Éva a lu pour vous ..
Chroniques littéraires
Augustin
Alexandre Duyck
Mon Poche
11 novembre 2021
224 pages
Historique
Chronique
19 novembre 2021
Alexandre Duyck rend sa voix, ses pensées à un homme resté ombre, mort stupidement, pour obéir à un ordre inique, transmettre un message au contenu trivial et sans importance, dans le dernier quart d'heure avant l'armistice. En fait, depuis plusieurs heures déjà la paix était signée mais Foch a décidé que le cessez-le-feu serait effectif le 11 novembre à 11 heures. "Foch aime l'ordre, les symboles, ou la numérologie". Foch est l'assassin de Augustin Trébuchet, son complice est le capitaine Ariégeois le forçant à porter ce message le menant droit à la mort, au lieu d'attendre quinze petite minutes.
L'obscénité ira s'inscrire jusque sur sa tombe où l'on falsifiera la date de décès l'avançant au 10 novembre, car on ne peut mourir le jour de l'armistice.
Tout ce roman biographique crie, hurle : OUI, on peut être mort pour rien ce foutu 11 novembre, on n'a pas le droit de mentir sur la vie et la fin de ce français, ce berger de quarante ans qui ne savait ni lire ni écrire, qui ne savait pas parler aux filles, qui pouvait lire dans le ciel, les étoiles, écouter et voir la nature, qui portait en lui une science ancestrale, lui descendu de ses montagnes alors qu'il n'était pas obligé de le faire pour s'engager, normalement exempté puisque aîné d'une famille nombreuse. Déjà il n'a fait qu'un an de service militaire et tous se sont moqués de lui. Alors non, cette fois il veut se distinguer, revenir au pays victorieux, médaillé, de toute façon elle sera courte cette guerre et puis ainsi il verra du pays. Ce sera une bonne expérience avant d'entreprendre le grand voyage vers l'Argentine, ses belles femmes, son soleil, ses trésors.
Il faut juste qu'il tienne encore, qu'il supporte l'indicible, qu'il se blinde, devienne indifférent, jusqu'à enfin être libéré et pouvoir vivre pleinement une existence qui jusque là fut difficile, âpre, injuste....

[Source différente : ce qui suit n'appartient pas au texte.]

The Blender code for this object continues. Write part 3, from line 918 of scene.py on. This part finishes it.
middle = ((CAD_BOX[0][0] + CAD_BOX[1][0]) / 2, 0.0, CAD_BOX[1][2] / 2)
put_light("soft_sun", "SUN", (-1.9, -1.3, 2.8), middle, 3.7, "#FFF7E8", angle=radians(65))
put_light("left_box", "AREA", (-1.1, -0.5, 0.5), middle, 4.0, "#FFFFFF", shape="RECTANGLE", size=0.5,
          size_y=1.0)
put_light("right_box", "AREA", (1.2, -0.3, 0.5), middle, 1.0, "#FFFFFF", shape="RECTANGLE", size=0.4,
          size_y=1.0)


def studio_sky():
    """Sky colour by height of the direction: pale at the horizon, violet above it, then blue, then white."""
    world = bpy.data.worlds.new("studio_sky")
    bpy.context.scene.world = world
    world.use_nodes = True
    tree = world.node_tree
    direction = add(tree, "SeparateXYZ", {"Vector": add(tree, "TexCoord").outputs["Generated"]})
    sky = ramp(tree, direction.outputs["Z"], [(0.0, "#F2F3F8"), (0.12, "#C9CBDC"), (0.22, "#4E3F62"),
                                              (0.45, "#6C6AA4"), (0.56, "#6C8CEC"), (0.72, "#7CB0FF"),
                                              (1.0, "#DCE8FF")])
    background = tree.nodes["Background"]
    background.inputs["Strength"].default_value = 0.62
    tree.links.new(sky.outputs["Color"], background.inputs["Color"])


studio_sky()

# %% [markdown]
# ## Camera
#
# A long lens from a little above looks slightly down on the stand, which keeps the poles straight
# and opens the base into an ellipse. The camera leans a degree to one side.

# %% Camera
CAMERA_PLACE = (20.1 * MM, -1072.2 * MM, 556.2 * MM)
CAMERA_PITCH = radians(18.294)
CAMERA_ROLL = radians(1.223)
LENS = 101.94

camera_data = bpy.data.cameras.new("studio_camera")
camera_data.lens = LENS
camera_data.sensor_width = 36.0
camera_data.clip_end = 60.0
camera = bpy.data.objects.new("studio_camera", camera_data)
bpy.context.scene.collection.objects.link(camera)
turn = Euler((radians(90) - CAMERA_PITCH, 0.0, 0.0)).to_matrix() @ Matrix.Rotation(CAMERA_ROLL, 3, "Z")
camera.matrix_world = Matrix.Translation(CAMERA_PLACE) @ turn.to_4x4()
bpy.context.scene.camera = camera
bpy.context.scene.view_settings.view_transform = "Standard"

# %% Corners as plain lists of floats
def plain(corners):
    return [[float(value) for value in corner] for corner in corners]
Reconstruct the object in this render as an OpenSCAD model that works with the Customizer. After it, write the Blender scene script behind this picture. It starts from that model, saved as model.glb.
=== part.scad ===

Il laissera le sang, la merde, la pourriture, les rats, les cadavres, le charnier derrière lui. Il faut juste qu'il porte ce foutu dernier message, qu'il court vite, qu'il vole.... Mais....
Un roman en hommage à cet être modeste et courageux, à cet homme plein d'avenir encore et de rêves, assassiné plus sûrement par sa hiérarchie que par la balle allemande qui le toucha. Un texte à la beauté crépusculaire comme un cri contre tous ces dirigeants, ces gouvernements qui nous voient comme des statistiques, des chiffres, des fourmis, de la chair à canon... Un réquisitoire puissant et passionné contre la guerre et la barbarie, contre le sacrifice de populations sur l'autel du pouvoir et de l'enrichissement de quelques uns.
Magnifiquement tragique, d'une terrible beauté intemporelle.